> [PROBLEM DESCRIPTION] Print the data exactly, leaving nothing out.
Start SUPPLIED MATERIAL
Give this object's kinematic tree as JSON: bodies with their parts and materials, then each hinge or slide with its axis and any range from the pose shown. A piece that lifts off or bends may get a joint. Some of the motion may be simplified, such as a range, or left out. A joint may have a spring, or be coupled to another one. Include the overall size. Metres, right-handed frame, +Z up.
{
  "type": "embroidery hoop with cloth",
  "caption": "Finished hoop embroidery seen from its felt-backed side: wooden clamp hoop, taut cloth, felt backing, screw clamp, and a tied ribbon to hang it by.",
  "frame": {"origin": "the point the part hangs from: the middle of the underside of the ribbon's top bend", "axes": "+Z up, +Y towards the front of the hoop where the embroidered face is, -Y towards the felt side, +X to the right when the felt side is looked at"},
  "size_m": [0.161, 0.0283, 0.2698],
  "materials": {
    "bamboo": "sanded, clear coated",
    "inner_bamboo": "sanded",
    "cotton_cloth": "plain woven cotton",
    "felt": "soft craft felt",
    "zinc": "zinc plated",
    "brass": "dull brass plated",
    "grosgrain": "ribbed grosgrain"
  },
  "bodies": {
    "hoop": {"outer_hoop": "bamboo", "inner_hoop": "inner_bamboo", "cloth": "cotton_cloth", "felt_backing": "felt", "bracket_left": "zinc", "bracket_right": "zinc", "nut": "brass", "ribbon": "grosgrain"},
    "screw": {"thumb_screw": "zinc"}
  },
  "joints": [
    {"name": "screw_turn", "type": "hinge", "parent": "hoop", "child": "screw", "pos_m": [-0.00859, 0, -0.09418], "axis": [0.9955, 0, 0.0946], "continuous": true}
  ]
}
End SUPPLIED MATERIAL
> [RESULT]
Give this object's kinematic tree as JSON: bodies with their parts and materials, then each hinge or slide with its axis and any range from the pose shown. A piece that lifts off or bends may get a joint. Some of the motion may be simplified, such as a range, or left out. A joint may have a spring, or be coupled to another one. Include the overall size. Metres, right-handed frame, +Z up.
{
  "type": "embroidery hoop with cloth",
  "caption": "Finished hoop embroidery seen from its felt-backed side: wooden clamp hoop, taut cloth, felt backing, screw clamp, and a tied ribbon to hang it by.",
  "frame": {"origin": "the point the part hangs from: the middle of the underside of the ribbon's top bend", "axes": "+Z up, +Y towards the front of the hoop where the embroidered face is, -Y towards the felt side, +X to the right when the felt side is looked at"},
  "size_m": [0.161, 0.0283, 0.2698],
  "materials": {
    "bamboo": "sanded, clear coated",
    "inner_bamboo": "sanded",
    "cotton_cloth": "plain woven cotton",
    "felt": "soft craft felt",
    "zinc": "zinc plated",
    "brass": "dull brass plated",
    "grosgrain": "ribbed grosgrain"
  },
  "bodies": {
    "hoop": {"outer_hoop": "bamboo", "inner_hoop": "inner_bamboo", "cloth": "cotton_cloth", "felt_backing": "felt", "bracket_left": "zinc", "bracket_right": "zinc", "nut": "brass", "ribbon": "grosgrain"},
    "screw": {"thumb_screw": "zinc"}
  },
  "joints": [
    {"name": "screw_turn", "type": "hinge", "parent": "hoop", "child": "screw", "pos_m": [-0.00859, 0, -0.09418], "axis": [0.9955, 0, 0.0946], "continuous": true}
  ]
}